Exercise details = Quote, without change, all of the lines that follow.

· · · · · · ·

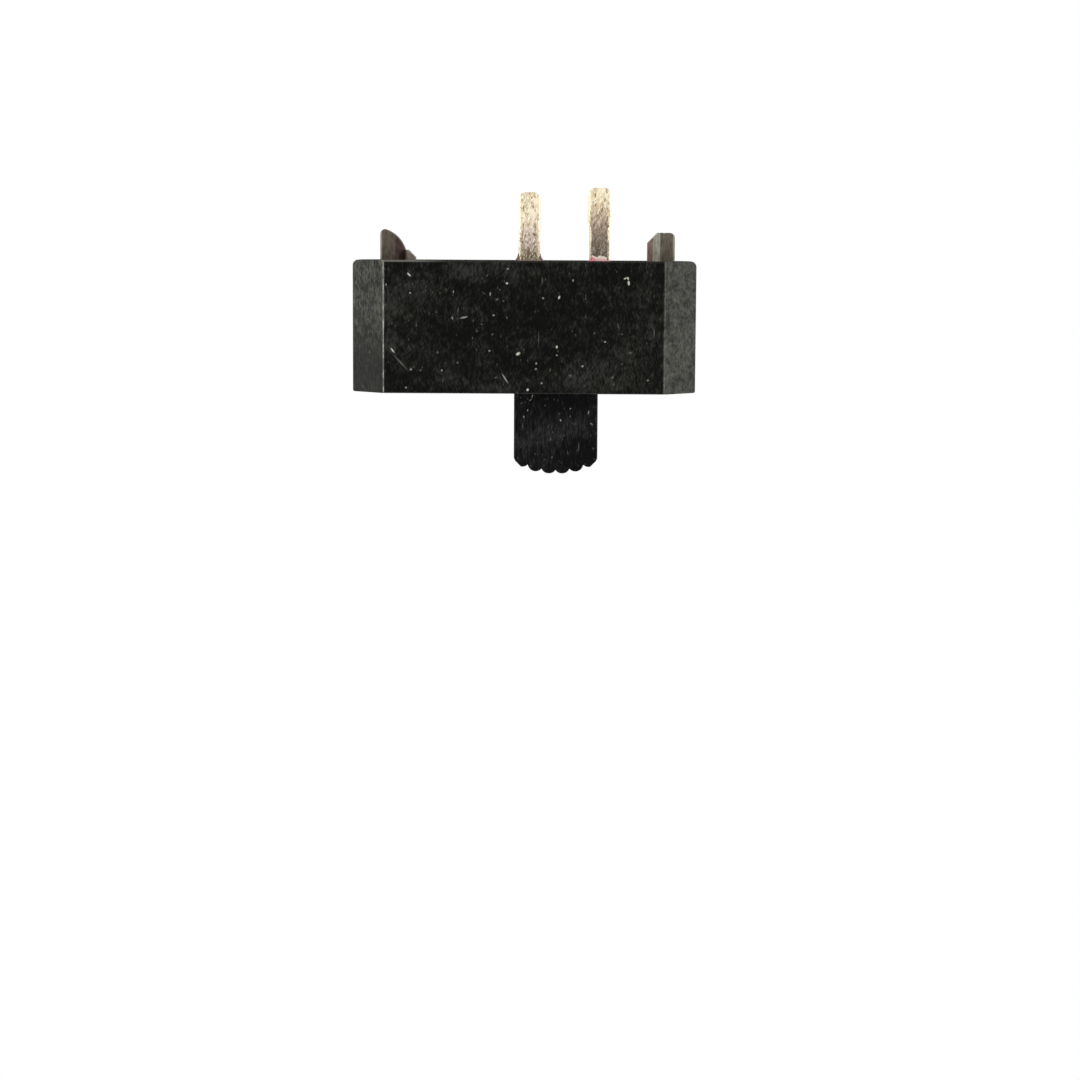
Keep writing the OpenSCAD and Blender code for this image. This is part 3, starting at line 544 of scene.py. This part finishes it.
world = bpy.data.worlds.new("studio")
bpy.context.scene.world = world
world.use_nodes = True
tree = world.node_tree
tree.nodes.clear()
rays = tree.nodes.new("ShaderNodeLightPath")
seen = rays.outputs["Is Camera Ray"]
for kind in ("Is Glossy Ray", "Is Transmission Ray"):
    either = tree.nodes.new("ShaderNodeMath")
    either.operation = "MAXIMUM"
    tree.links.new(seen, either.inputs[0])
    tree.links.new(rays.outputs[kind], either.inputs[1])
    seen = either.outputs[0]
grey = tree.nodes.new("ShaderNodeMix")
grey.data_type = "RGBA"
tree.links.new(seen, grey.inputs[0])
grey.inputs[6].default_value = (0.5, 0.5, 0.5, 1)
grey.inputs[7].default_value = (1, 1, 1, 1)
sky = tree.nodes.new("ShaderNodeBackground")
tree.links.new(grey.outputs[2], sky.inputs["Color"])
tree.links.new(sky.outputs[0], tree.nodes.new("ShaderNodeOutputWorld").inputs[0])


def softbox(name, at, size, power):
    """Square lamp at a place in millimetres, facing the switch."""
    lamp = bpy.data.objects.new(name, bpy.data.lights.new(name, "AREA"))
    bpy.context.scene.collection.objects.link(lamp)
    lamp.data.size = size * mm
    lamp.data.energy = power
    lamp.location = Vector(at) * mm
    lamp.rotation_euler = (-Vector(at)).to_track_quat("-Z", "Y").to_euler()


softbox("left softbox", at=(260, -40, 20), size=220, power=0.5)
softbox("right softbox", at=(-260, -40, 20), size=220, power=0.5)
softbox("edge lamp", at=(180, -180, 60), size=60, power=0.1)
bpy.context.scene.view_settings.view_transform = "Standard"

# Camera: it looks at the broad front face, upside down, so that the pins are up and the knob hangs. It
# stands level with the pins, nods 6.7 degrees towards the knob and leans a third of a degree.
nod = math.radians(6.68)
lean = math.radians(0.33)
camera = bpy.data.objects.new("camera", bpy.data.cameras.new("camera"))
bpy.context.scene.collection.objects.link(camera)
camera.data.sensor_width = 36
camera.data.lens = 84.7
camera.data.clip_start = 5 * mm
camera.data.clip_end = 5
level_right = Vector((-1, 0, 0))
level_up = Vector((0, math.sin(nod), -math.cos(nod)))
image_right = math.cos(lean) * level_right + math.sin(lean) * level_up
image_up = math.cos(lean) * level_up - math.sin(lean) * level_right
turn = Matrix((image_right, image_up, image_right.cross(image_up))).transposed()
eye = Vector((-1.11, -168.4, -1.18)) * mm
camera.matrix_world = Matrix.Translation(eye) @ turn.to_4x4()
bpy.context.scene.camera = camera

· · · · · · ·

Solution =
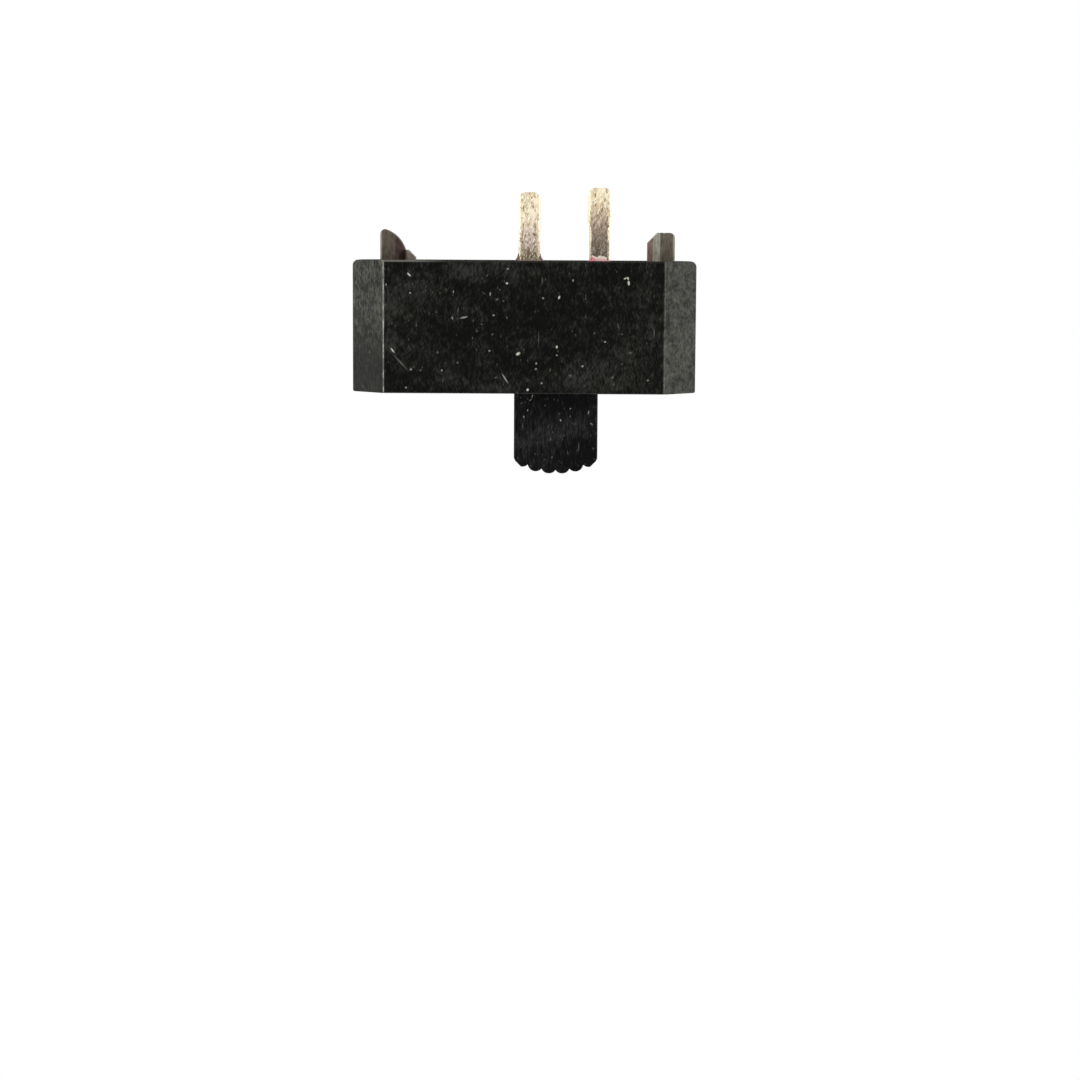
Keep writing the OpenSCAD and Blender code for this image. This is part 3, starting at line 544 of scene.py. This part finishes it.
world = bpy.data.worlds.new("studio")
bpy.context.scene.world = world
world.use_nodes = True
tree = world.node_tree
tree.nodes.clear()
rays = tree.nodes.new("ShaderNodeLightPath")
seen = rays.outputs["Is Camera Ray"]
for kind in ("Is Glossy Ray", "Is Transmission Ray"):
    either = tree.nodes.new("ShaderNodeMath")
    either.operation = "MAXIMUM"
    tree.links.new(seen, either.inputs[0])
    tree.links.new(rays.outputs[kind], either.inputs[1])
    seen = either.outputs[0]
grey = tree.nodes.new("ShaderNodeMix")
grey.data_type = "RGBA"
tree.links.new(seen, grey.inputs[0])
grey.inputs[6].default_value = (0.5, 0.5, 0.5, 1)
grey.inputs[7].default_value = (1, 1, 1, 1)
sky = tree.nodes.new("ShaderNodeBackground")
tree.links.new(grey.outputs[2], sky.inputs["Color"])
tree.links.new(sky.outputs[0], tree.nodes.new("ShaderNodeOutputWorld").inputs[0])


def softbox(name, at, size, power):
    """Square lamp at a place in millimetres, facing the switch."""
    lamp = bpy.data.objects.new(name, bpy.data.lights.new(name, "AREA"))
    bpy.context.scene.collection.objects.link(lamp)
    lamp.data.size = size * mm
    lamp.data.energy = power
    lamp.location = Vector(at) * mm
    lamp.rotation_euler = (-Vector(at)).to_track_quat("-Z", "Y").to_euler()


softbox("left softbox", at=(260, -40, 20), size=220, power=0.5)
softbox("right softbox", at=(-260, -40, 20), size=220, power=0.5)
softbox("edge lamp", at=(180, -180, 60), size=60, power=0.1)
bpy.context.scene.view_settings.view_transform = "Standard"

# Camera: it looks at the broad front face, upside down, so that the pins are up and the knob hangs. It
# stands level with the pins, nods 6.7 degrees towards the knob and leans a third of a degree.
nod = math.radians(6.68)
lean = math.radians(0.33)
camera = bpy.data.objects.new("camera", bpy.data.cameras.new("camera"))
bpy.context.scene.collection.objects.link(camera)
camera.data.sensor_width = 36
camera.data.lens = 84.7
camera.data.clip_start = 5 * mm
camera.data.clip_end = 5
level_right = Vector((-1, 0, 0))
level_up = Vector((0, math.sin(nod), -math.cos(nod)))
image_right = math.cos(lean) * level_right + math.sin(lean) * level_up
image_up = math.cos(lean) * level_up - math.sin(lean) * level_right
turn = Matrix((image_right, image_up, image_right.cross(image_up))).transposed()
eye = Vector((-1.11, -168.4, -1.18)) * mm
camera.matrix_world = Matrix.Translation(eye) @ turn.to_4x4()
bpy.context.scene.camera = camera